Green precision manufacturing of ultrathin copper foil leadframes by ultraviolet nanosecond pulsed laser microdrilling

While copper alloy leadframe is the key part for packaging of integrated circuit, developing its clean and precision fabrication technology over wet etching is important for the advancement of sustainable manufacturing. In this work, we propose a novel method for achieving high precision and clean fabrication of leadframes with micron-scale thickness and feature dimensions on 100 μm thinckness copper alloy foil by using nanosecond pulsed laser microdrilling, without the use of etching fluids. Specifically, the multi-pulse laser ablation mechanism of copper alloy is theoretically analyzed by numerical modeling and simulation, based on which a high precision analytical model of ablated material removal rate is established to predict the dependence of micropattern taper, heat damage zone and processing efficiency on utilized laser power.
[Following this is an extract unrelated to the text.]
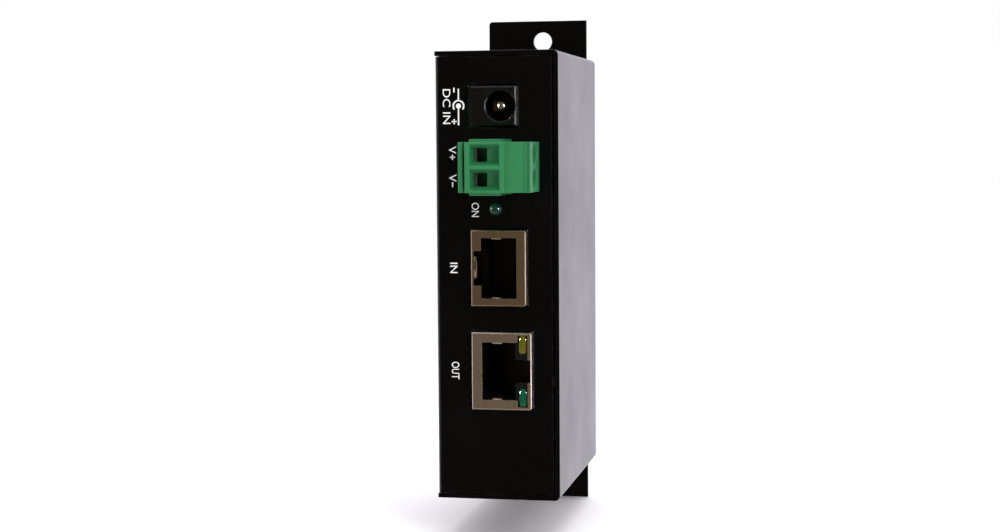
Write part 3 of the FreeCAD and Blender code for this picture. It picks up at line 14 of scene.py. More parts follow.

Subsequently, a generalized laser microdrilling method with varying laser power and design dimension scaling is proposed to control the taper and dimensional accuracy of complex micropatterns. And an optical-mechanical coupling laser microdrilling platform is constructed to synchronously control the laser turning on/off, mechanical axis movement and laser processing parameter. Ultimately, one-piece molding of large scale leadframe array, which is composed of high density of burr-free micropatterns with a small taper of 1.7° and high shape accuracy, is achieved on C194 copper alloy foil with a thickness of 100 μm. The present work provides a feasible green solution for the high precision fabrication of leadframes with micron-scale thickness and feature dimensions.